*WHAT THE EXERCISE ASKS:*
Beginning with the line that contains "place_word, centre, turn)" and ending with the line that contains "from mathutils import Matrix, Vector, noise", reproduce each line exactly; include both and add nothing.
═══
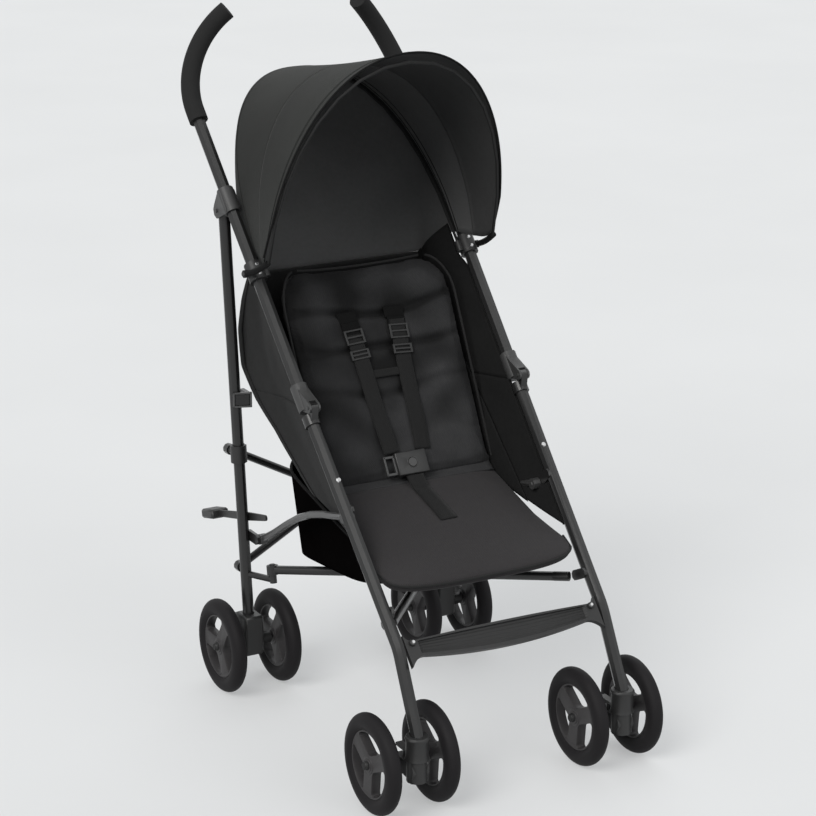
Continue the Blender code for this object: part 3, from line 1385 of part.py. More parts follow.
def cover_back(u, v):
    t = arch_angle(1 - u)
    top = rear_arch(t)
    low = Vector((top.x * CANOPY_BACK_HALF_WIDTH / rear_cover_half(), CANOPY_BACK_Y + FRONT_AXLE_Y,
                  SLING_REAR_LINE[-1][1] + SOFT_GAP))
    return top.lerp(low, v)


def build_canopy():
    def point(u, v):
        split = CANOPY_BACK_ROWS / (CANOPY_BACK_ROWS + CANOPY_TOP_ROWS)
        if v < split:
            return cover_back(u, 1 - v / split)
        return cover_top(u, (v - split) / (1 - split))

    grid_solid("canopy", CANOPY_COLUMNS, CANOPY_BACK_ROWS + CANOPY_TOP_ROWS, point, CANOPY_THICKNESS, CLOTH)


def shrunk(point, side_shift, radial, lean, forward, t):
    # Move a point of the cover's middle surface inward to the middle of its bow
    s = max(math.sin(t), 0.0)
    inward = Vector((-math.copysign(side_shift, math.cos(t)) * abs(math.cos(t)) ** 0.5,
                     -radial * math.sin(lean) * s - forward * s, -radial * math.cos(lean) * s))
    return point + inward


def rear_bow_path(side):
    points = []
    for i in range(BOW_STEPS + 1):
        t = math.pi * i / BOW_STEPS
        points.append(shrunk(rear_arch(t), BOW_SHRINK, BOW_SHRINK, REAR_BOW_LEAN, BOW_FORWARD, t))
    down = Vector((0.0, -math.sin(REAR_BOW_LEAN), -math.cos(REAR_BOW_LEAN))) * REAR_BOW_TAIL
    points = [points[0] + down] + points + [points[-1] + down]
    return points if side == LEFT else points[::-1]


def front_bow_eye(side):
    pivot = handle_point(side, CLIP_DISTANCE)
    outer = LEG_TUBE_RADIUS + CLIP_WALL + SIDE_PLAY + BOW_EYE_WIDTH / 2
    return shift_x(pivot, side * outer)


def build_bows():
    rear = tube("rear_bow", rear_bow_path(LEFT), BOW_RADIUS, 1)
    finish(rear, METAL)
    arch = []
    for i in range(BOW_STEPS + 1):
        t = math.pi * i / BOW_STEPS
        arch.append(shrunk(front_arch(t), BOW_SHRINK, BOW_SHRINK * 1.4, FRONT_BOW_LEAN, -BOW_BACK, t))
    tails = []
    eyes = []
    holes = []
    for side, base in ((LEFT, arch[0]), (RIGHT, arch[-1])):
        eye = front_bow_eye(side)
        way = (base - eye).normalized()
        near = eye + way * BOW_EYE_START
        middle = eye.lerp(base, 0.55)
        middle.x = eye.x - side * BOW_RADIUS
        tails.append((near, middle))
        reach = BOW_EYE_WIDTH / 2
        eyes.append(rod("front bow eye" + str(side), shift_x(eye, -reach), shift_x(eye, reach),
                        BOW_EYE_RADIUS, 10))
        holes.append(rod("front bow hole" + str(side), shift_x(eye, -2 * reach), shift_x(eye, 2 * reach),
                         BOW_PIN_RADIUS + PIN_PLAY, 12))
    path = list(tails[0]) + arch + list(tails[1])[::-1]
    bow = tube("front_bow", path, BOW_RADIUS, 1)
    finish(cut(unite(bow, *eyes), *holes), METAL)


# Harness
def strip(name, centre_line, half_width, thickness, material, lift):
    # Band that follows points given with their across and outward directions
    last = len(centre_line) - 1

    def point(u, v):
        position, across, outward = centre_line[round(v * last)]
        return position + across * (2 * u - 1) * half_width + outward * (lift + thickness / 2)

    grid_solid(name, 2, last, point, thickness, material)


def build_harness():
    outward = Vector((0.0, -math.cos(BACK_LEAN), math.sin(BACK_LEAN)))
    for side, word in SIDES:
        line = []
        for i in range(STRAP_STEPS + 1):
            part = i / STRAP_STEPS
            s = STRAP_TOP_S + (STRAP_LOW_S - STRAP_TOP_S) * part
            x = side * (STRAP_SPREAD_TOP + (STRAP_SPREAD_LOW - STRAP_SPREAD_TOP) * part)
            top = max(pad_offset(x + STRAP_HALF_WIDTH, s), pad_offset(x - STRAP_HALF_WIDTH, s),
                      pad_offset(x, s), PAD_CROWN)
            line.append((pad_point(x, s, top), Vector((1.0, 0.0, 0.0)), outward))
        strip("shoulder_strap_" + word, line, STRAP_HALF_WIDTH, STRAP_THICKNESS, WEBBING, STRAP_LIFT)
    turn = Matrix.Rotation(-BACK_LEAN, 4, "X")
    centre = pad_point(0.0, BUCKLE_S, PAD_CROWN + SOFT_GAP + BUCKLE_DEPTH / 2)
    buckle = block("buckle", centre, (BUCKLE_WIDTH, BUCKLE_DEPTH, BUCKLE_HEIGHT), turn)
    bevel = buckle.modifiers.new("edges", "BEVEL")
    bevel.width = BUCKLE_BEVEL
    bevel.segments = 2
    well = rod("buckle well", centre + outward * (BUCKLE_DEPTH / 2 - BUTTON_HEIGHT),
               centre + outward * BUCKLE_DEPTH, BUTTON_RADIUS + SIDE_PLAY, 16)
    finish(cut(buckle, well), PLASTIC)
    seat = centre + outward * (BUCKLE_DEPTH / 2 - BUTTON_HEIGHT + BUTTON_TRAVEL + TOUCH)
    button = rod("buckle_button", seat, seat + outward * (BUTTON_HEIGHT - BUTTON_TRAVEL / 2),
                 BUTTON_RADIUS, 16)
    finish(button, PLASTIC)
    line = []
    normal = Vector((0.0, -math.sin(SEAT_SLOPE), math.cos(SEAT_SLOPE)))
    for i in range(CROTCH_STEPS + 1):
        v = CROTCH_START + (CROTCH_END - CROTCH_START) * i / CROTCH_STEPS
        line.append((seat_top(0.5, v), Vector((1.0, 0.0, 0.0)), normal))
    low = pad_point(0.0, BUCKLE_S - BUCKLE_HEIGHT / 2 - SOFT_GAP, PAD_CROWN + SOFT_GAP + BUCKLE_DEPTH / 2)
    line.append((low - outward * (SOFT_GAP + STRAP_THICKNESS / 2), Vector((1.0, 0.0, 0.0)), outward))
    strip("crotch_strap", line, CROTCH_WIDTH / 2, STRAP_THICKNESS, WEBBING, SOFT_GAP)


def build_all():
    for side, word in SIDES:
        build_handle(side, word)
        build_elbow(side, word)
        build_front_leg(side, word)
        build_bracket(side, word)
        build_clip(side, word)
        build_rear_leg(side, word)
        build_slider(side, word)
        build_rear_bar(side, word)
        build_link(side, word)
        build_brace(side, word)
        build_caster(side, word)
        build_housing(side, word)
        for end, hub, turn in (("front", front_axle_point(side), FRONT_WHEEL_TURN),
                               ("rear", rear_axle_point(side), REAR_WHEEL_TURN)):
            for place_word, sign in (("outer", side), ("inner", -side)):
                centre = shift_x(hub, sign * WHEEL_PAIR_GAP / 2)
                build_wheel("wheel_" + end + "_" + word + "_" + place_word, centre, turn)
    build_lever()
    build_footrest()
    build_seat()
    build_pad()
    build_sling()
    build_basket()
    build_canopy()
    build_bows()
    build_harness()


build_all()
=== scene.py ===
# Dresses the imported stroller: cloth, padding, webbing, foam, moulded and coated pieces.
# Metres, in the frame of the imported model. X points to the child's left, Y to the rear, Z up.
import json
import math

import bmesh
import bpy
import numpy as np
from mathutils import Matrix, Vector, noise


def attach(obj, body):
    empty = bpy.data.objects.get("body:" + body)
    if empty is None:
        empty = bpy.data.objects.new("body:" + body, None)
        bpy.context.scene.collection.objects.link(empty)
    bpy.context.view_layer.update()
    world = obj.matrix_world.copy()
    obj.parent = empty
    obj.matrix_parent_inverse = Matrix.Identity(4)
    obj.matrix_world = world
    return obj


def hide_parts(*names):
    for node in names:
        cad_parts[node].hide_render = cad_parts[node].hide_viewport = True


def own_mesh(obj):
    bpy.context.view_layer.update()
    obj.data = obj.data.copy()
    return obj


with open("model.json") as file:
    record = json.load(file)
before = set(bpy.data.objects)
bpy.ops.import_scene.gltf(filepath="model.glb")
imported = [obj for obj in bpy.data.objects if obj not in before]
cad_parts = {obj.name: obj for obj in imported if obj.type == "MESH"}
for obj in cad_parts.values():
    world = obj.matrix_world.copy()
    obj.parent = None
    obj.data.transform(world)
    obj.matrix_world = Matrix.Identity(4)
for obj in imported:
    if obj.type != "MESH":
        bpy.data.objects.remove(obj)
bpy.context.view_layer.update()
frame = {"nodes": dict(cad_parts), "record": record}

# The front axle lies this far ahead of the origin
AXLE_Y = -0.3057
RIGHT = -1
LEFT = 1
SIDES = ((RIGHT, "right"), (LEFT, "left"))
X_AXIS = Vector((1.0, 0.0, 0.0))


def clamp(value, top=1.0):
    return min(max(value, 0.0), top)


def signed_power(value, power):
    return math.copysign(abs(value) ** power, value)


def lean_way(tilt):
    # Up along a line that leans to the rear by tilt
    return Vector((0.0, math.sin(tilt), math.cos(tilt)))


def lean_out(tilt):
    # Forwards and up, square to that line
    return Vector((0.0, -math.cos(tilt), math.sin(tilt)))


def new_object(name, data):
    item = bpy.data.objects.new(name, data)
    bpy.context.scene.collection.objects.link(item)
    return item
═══
*EXERCISE RESPONSE:*
                build_wheel("wheel_" + end + "_" + word + "_" + place_word, centre, turn)
    build_lever()
    build_footrest()
    build_seat()
    build_pad()
    build_sling()
    build_basket()
    build_canopy()
    build_bows()
    build_harness()


build_all()
=== scene.py ===
# Dresses the imported stroller: cloth, padding, webbing, foam, moulded and coated pieces.
# Metres, in the frame of the imported model. X points to the child's left, Y to the rear, Z up.
import json
import math

import bmesh
import bpy
import numpy as np
from mathutils import Matrix, Vector, noise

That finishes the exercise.